We spend on campus police and stadiums while cutting back on counselors and support staff. We say we offer a free education in our country without really counting the costs associated with it. 

We fund schools by their zip code, thus ensuring those in the wealthiest neighborhoods remain one more source of privilege for the minority of students who can attend them. 

And in all of this, we prefer only the stories of the exceptional educators. The ones who teach math in the inner city and suffer a heart attack from the stress. The ones who help students find their own voice in writing, showing their dedication by going bankrupt in the process. The ones who seem heroic by simply learning that it takes more than good intentions to be a good teacher and it was never their job to save these kids in the first place. 

We love these teachers because they feed the narrative of exceptionalism. They are also myths. 

The reason I love teaching doesn’t come with a casting announcement for who will play me in the movie version of my time in the classroom (though we all know it will be Liev Schreiber). It doesn’t carry cash incentives like selling steak knives. And in most cases, it does not come with the overt recognition of the people around me.

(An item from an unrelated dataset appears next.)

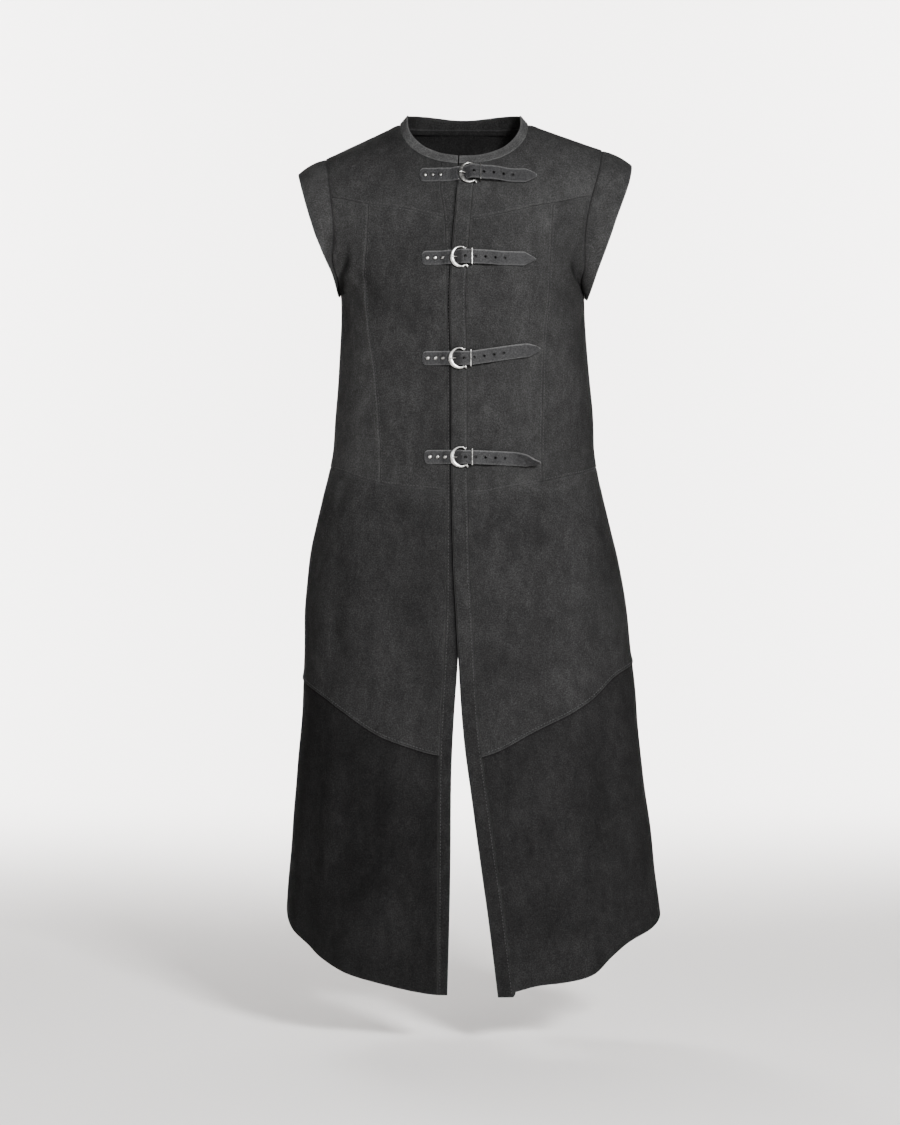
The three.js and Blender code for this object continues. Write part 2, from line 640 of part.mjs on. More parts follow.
for (const { name, sign, key, lifted } of sides) {
  const seamX = (z) => edgeX(sign, z, "seam");
  const princessX = (z) => readTable(princessRows, "z", z, name);
  const neckSeamX = seamX(-59);
  const neck = neckRun(sign, neckSeamX, yokeNeckRows);
  neckFront[name] = neck;
  const bandTop = { turn: turnAtX(neckSeamX, neckLevelAt(neckSeamX)), z: neckLevelAt(neckSeamX) };
  neck[neck.length - 1] = bandTop;

  const yokeBand = meet(seamX, frontSeamRows, `yoke${key}`, -137);
  const waistBand = meet(seamX, frontSeamRows, `waist${key}`, -504);
  const flapBand = meet(seamX, skirtSeamRows, `flap${key}`, -852);
  const hemBand = meet(seamX, skirtSeamRows, `hem${key}`, -1174);
  const yokePrincess = meet(princessX, frontSeamRows, `yoke${key}`, -118);
  const waistPrincess = meet(princessX, frontSeamRows, `waist${key}`, -491);

  // The yoke seam ends on the armhole.
  let yokeArm = -107;
  for (let i = 0; i < 30; i += 1) {
    const u = armholeAngle(name, yokeArm, "front") * 2 / Math.PI;
    yokeArm = mix(yokeArm, readTable(frontSeamRows, "u", u, `yoke${key}`), 0.7);
  }
  const yokeArmTurn = armholeTurnAt(name, yokeArm);
  const armUpper = armholeRun(name, sign, "front", 0, yokeArmTurn, yokeNeckRows + yokeBandRows);
  const armLower = armholeRun(name, sign, "front", yokeArmTurn, 180, bodiceArmRows);

  const bandYoke = edgeRun(sign, "seam", bandTop.z, yokeBand.z, yokeBandRows);
  const princessRun = [];
  const bodiceRows = bodiceArmRows + bodiceSideRows;
  for (let i = 0; i <= bodiceRows; i += 1) {
    const z = mix(yokePrincess.z, waistPrincess.z, i / bodiceRows);
    princessRun.push({ turn: turnAtX(princessX(z), z), z });
  }
  const yokeColumn = `yoke${key}`;
  const waistColumn = `waist${key}`;
  const yokeCentre = crossRun(frontSeamRows, yokeColumn, yokeBand.turn, yokePrincess.turn, columnsEach);
  const armTurn = armUpper[armUpper.length - 1].turn;
  const yokeSide = crossRun(frontSeamRows, yokeColumn, yokePrincess.turn, armTurn, columnsEach);
  yokeSide[columnsEach].z = armUpper[armUpper.length - 1].z;

  const yokeTop = shoulderRun(name, sign, 2 * columnsEach);
  addPanel(`front_yoke_${name}`, {
    top: yokeTop,
    bottom: joinRuns(yokeCentre, yokeSide),
    left: joinRuns(neck, bandYoke),
    right: armUpper,
  }, lifted);

  const waistCentre = crossRun(frontSeamRows, waistColumn, waistBand.turn, waistPrincess.turn, columnsEach);
  const waistSide = crossRun(frontSeamRows, waistColumn, waistPrincess.turn, sign, columnsEach);
  const bandBodice = edgeRun(sign, "seam", yokeBand.z, waistBand.z, bodiceRows);
  addPanel(`front_centre_${name}`, {
    top: yokeCentre,
    bottom: waistCentre,
    left: bandBodice,
    right: princessRun,
  }, lifted);

  const sideSeam = [];
  for (let i = 0; i <= bodiceSideRows; i += 1) {
    sideSeam.push({ turn: sign, z: mix(-underarmDrop[name], waistSide[columnsEach].z, i / bodiceSideRows) });
  }
  addPanel(`front_side_${name}`, {
    top: yokeSide,
    bottom: waistSide,
    left: princessRun,
    right: joinRuns(armLower, sideSeam),
  }, lifted);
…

It’s the small moments when students allow us in enough to learn that they are not destined to fail. That they are not invisible. That they are, in fact, capable of more than people have given them credit for, themselves included. 

Good teachers make a life’s study of how they can become more human and approachable rather than how they can be more “rigorous” (generally a euphemism for how they can make their preferred style of learning the definition of difficulty in the classroom). 

They train for seeing the smallest signs of growth or openness and they press into them rather than seeking to flatten out all the students into one homogeneous set drones who can perform equally under the same expectations. 

They don’t work at being popular so much as trustworthy and fair. And they don’t care as much about grades as they do about gradual improvement, even when the system pushes them—hard—to do just the opposite. 

And that’s what hit me about my workiversary. I didn’t see it coming because I’m perpetually too busy with that course of study. I’m not perfect. Hell, I’m not even exceptional. 

I’m merely reaching for effective. That’s enough, contrary to what the “experts” in everything other than education contend.